Three of these Motley Fool contributors' favorite high-growth stocks are Control4 Corp. (CTRL), Axon Enterprise Inc. (AXON 0.40%), and NV5 Global Inc. (NVEE -0.26%). Over the past few years, these three stocks have absolutely crushed the market, delivering returns of 272%, 179%, and 284%, beating the S&P 500's total returns of 46% over the same period.
And they're just getting started, with big opportunities to grow much larger in the years ahead, and that should lead to even more market-beating returns for investors. Three Motley Fool contributors explain why.
A massive addressable market
Daniel Miller (Control4): This leading provider of automation and networking systems for smart homes and businesses has been on fire. With its focus on helping connect the dots between a growing number of smart devices, the company has seen its stock rise 232% over the past three years. But when you look at its market penetration, you can see that this company is just getting started.
There are a few simple keys to understanding Control4 and where it's going. First, there are its smart-home products that consumers typically pay for per device -- think small products ranging in cost from $100 to $500. Then there are systems -- think subscription security services -- that generally cost consumers between $500 and $1,000 annually.
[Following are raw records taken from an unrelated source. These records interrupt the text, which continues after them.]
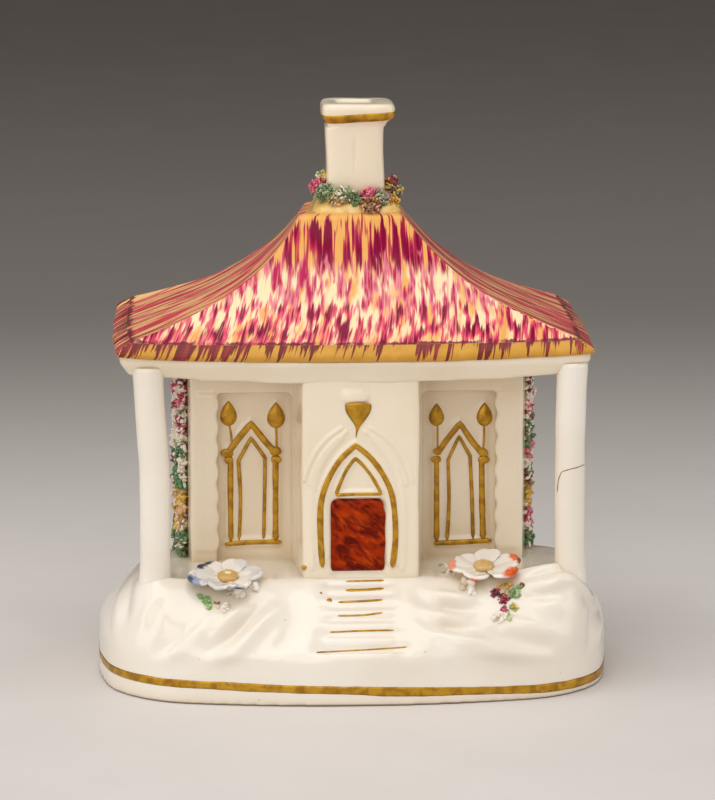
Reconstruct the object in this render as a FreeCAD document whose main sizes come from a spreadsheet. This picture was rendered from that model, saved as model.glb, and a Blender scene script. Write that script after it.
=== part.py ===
import FreeCAD, Part
import math
import os
import re
import Sketcher
from types import SimpleNamespace
from FreeCAD import Placement, Rotation, Vector

# Pastille burner: a porcelain summer house on an oval mound, about 128 mm tall.
# Millimetres, +X to the right as we face the front, +Y to the back, +Z up.
# The origin is the middle of the foot of the oval base.

SIZES = {
    # oval base
    "base_width": 114.3,
    "base_depth": 76.8,
    "base_side_bow": 9.5,
    "base_end_bow": 10.3,
    "base_corner_radius": 24.0,
    "foot_height": 11.0,
    "floor_height": 25.15,
    "front_shoulder": 15.5,
    "end_shoulder": 9.5,
    "back_shoulder": 30.0,
    "floor_side_bow": 1.2,
    "floor_end_bow": 1.0,
    "floor_corner_radius": 4.5,
    "base_wall": 4.0,
    "floor_thickness": 4.2,
    # flight of steps
    "step_width": 16.0,
    "step_foot_width": 22.0,
    "step_thickness": 2.2,
    "step_drop": 0.25,
    "step_landing": 1.0,
    "step_foot_lift": 0.15,
    "step_foot_setback": 1.0,
    "riser_growth": 1.19,
    "tread_growth": 0.93,
    # house walls
    "house_centre_x": 1.1,
    "porch_front": 21.5,
    "porch_half_width": 12.9,
    "porch_root_half_width": 14.9,
    "bay_front": 4.0,
    "bay_half_width": 37.3,
    "rear_half_width": 41.1,
    "house_rear": 25.0,
    "wall": 3.0,
    "plinth_margin": 1.0,
    "recess_depth": 2.5,
    "recess_foot": 0.6,
    "recess_height": 37.8,
    "quoin_strip": 7.0,
    "quoin_foot": 2.4,
    "quoin_joint": 0.3,
    "quoin_margin": 1.0,
    "quoin_height": 4.7,
    "quoin_pitch": 5.2,
    "quoin_relief": 0.5,
    # opening at the back for the pastille
    "back_door_width": 26.0,
    "back_door_spring": 18.0,
    "back_door_rise": 10.0,
    # windows
    "window_shift": 0.8,
    "window_clearance": 1.3,
    "window_sill_overhang": 0.7,
    "window_sill_lift": 3.5,
    "window_sill_thickness": 1.3,
    "window_column_width": 1.25,
    "window_head_room": 20.85,
    "window_capital_height": 2.9,
    "window_capital_overhang": 0.9,
    "window_capital_bevel": 0.5,
    "window_gable_rise": 6.8,
    "window_gable_band": 1.5,
    "window_relief": 0.9,
    "casement_gap": 1.15,
    "casement_spring_lift": 0.8,
    "casement_rise": 5.4,
    "casement_band": 0.65,
    "casement_relief": 0.5,
    "finial_stem_width": 0.6,
    "finial_stem_height": 5.4,
    "finial_leaf_width": 3.5,
    "finial_leaf_height": 6.1,
    # doorway
    "door_centre_x": 0.5,
    "door_half_width": 6.1,
    "door_sill": 1.35,
    "door_head_room": 26.75,
    "door_corner": 1.6,
    "door_pocket": 1.2,
    "door_thickness": 0.9,
    "arch_foot_half_width": 8.5,
    "arch_half_width": 9.1,
    "arch_spring_lift": 0.35,
    "arch_rise": 12.8,
    "arch_band": 1.35,
    "arch_relief": 0.7,
    "arch_bulge": 1.3,
    "overdoor_half_width": 5.5,
    "overdoor_gap": 0.35,
    "overdoor_height": 8.9,
    "overdoor_band": 0.9,
    "overdoor_sag": 0.35,
    "hood_foot_half_width": 11.4,
    "hood_lift": 2.8,
    "hood_head_half_width": 2.4,
    "hood_rise": 12.9,
    "hood_band": 1.5,
    "hood_bow": 1.5,
    "hood_relief": 0.5,
    "bell_width": 6.1,
    "bell_clearance": 1.3,
    "bell_height": 7.0,
    "bell_tip_width": 0.7,
    "bell_sweep": 0.9,
    "bell_relief": 1.3,
    "corbel_height": 3.0,
    "corbel_relief": 0.9,
    # roof and its eaves
    "roof_centre_y": 5.6,
    "roof_top_shift": 1.25,
    "eave_half_width": 53.6,
    "eave_half_depth": 30.9,
    "eave_side_bow": 1.9,
    "eave_end_bow": 0.9,
    "eave_corner_radius": 3.0,
    "eave_height": 77.0,
    "roof_top_half_width": 10.3,
    "roof_top_half_depth": 10.4,
    "roof_slope_rise": 16.0,
    "roof_sweep_rise": 11.3,
    "roof_thickness": 3.0,
    "rim_height": 3.3,
    "rim_margin": 0.7,
    "rim_tuck": 1.3,
    "dish_radius": 650.0,
    "slab_thickness": 5.3,
    "slab_top_inset": 1.0,
    "slab_bottom_inset": 3.4,
    "smoke_hole_width": 34.0,
    "smoke_hole_depth": 20.0,
    "smoke_hole_setback": 3.0,
    "smoke_hole_corner": 3.0,
    # chimney
    "chimney_centre_x": 1.25,
    "chimney_centre_y": 5.2,
    "collar_half_width": 9.6,
    "collar_half_depth": 8.9,
    "collar_height": 2.8,
    "stack_foot_half_width": 7.1,
    "stack_half_width": 6.2,
    "stack_half_depth": 5.6,
    "stack_foot_height": 4.5,
    "stack_corner": 1.0,
    "stack_top": 122.9,
    "flue_width": 7.2,
    "flue_depth": 5.8,
    "flue_corner": 0.8,
    "cap_half_width": 8.25,
    "cap_shift": 0.45,
    "cap_half_depth": 6.8,
    "cap_height": 5.3,
    "cap_flare": 1.3,
    "cap_corner": 1.5,
    "cap_lip": 0.6,
    # porch columns
    "column_inset": 7.4,
    "column_centre_x": 1.75,
    "column_setback": 5.5,
    "column_foot_radius": 3.35,
    "column_head_radius": 3.5,
    "column_root": 6.0,
    # applied flowers and moss
    "flower_radius": 8.4,
    "flower_notch_radius": 6.0,
    "flower_thickness": 1.3,
    "flower_cup": 1.5,
    "flower_eye_radius": 2.3,
    "flower_tilt": 12.0,
    "left_flower_x": -29.0,
    "right_flower_x": 28.2,
    "left_flower_setback": 15.0,
    "right_flower_setback": 17.4,
    "right_flower_lift": 0.8,
    "left_flower_turn": 12.0,
    "right_flower_turn": 40.0,
    "moss_radius": 2.4,
    "moss_pitch": 3.1,
    "moss_row_pitch": 2.2,
    "moss_setback": 5.0,
    "garland_radius": 2.2,
    "garland_back": 9.0,
    "garland_foot_gap": 2.6,
    "garland_head_gap": 1.6,
    # pastille
    "pastille_radius": 5.0,
    "pastille_tip_radius": 0.8,
    "pastille_height": 15.0,
    "pastille_y": 9.0,
    "pastille_clearance": 0.25,
}

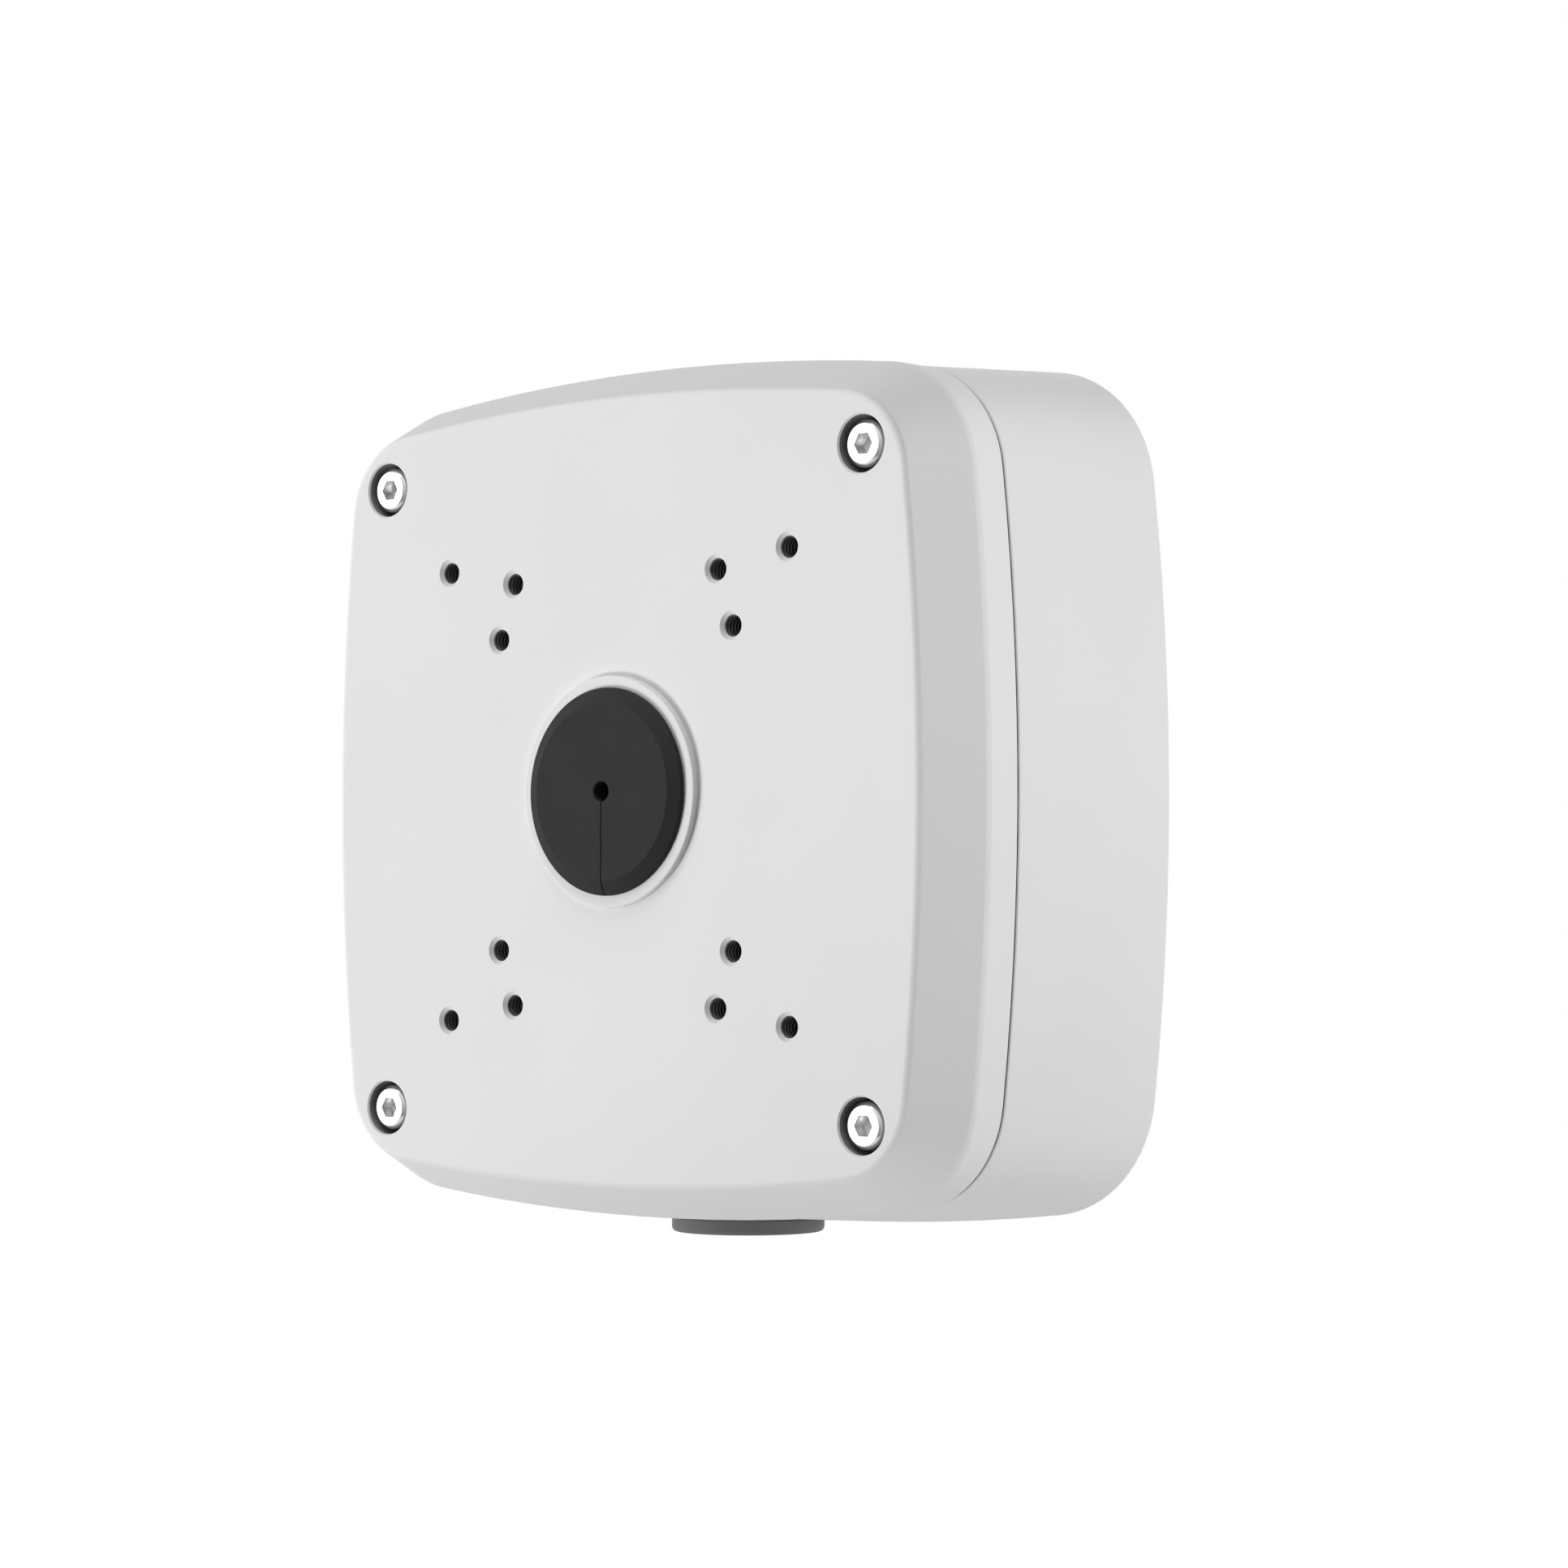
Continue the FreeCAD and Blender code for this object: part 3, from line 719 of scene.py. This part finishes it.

Then there are professionally installed systems that control between 25 and 125 smart-home devices and help connect everything seamlessly. That's the market Control4 operates in, and those premium solutions can cost anywhere from $1,000 to over $50,000.
That's the high-end smart-home solution Control4 operates in, and it's a lucrative business that not all consumers can afford. That's why Control4 targets households with more than $150,000 in annual income, and it believes it's only penetrated a modest 1.5% of that U.S. addressable market. And here's the kicker: Management believes the international opportunity is even larger.
Control4 has a premium solution in a lucrative addressable market with plenty of growth ahead of it. It also has a pristine balance sheet with no debt, enabling it to pounce on potential acquisitions that may develop in the years ahead. This is an intriguing growth stock, and it's only getting started.
The growth stock in law enforcement
Travis Hoium (Axon Enterprise): There aren't many stocks as hot as Axon Enterprise in 2018, which is up 179% this year. But the stock's run may just be getting started. Axon's revenue has surged over the past five years, while net income has been near zero:
But that's about to change. Management's focus in 2018 is improving the company's operating margin by 300 to 400 basis points over 2017 (or 8.1%). In the first quarter, operating margin was 13.4%, up from 6.8% a year ago, so the company is on its way to hitting full-year goals.
On top of the operating-margin improvement, Axon expects to grow revenue 18% to 20% as legacy products grow and new products hit the market. On the legacy side, body cameras are driving growth. The segment's revenue was up 75% in the first quarter to $37.7 million. But new products are starting to hit the streets, with a fleet product now on the market and a records-management system due out later this year.
These products will only fuel Axon's growth and drive long-term value. For now, Axon is tough to value with traditional metrics such as P/E ratio or book value, but as margins expand and revenue grows, the value will emerge. And that's why I think this stock is just getting started.
This upstart infrastructure company is growing fast
Jason Hall (NV5 Global): Since going public in 2014, infrastructure consulting and engineering company NV5 Global has seen its sales increase almost 500%, while its stock price has skyrocketed an incredible tenfold:
Yet even with all of this growth and incredible returns, the company still expects to generate only around $425 million in revenue this year and has a market capitalization of barely $1 billion at recent prices.
Here's the kicker: Infrastructure is a multitrillion-dollar industry on a global basis, and worth hundreds of billions annually in the United States. There's a substantial amount of room for NV5 Global to continue growing.
And the company surely is: It just reported second-quarter results, delivering 24% revenue growth and 63% adjusted earnings-per-share growth. That was well ahead of expectations and led management to raise full-year guidance for the second time this year.
While the company's long-term prospects remain very good, it's certainly not a cheap stock. At current prices, NV5 shares trade for between 35 and 40 times 2018 earnings guidance. It has also proved to be quite volatile; while the share price is up 68% so far this year, at one point it fell more than 25% before surging in early March.
So long as management continues to execute well on the growth strategy, however, it's a high-growth stock worth thinking about starting a position in, and potentially buying more of if the market gives you a better price point.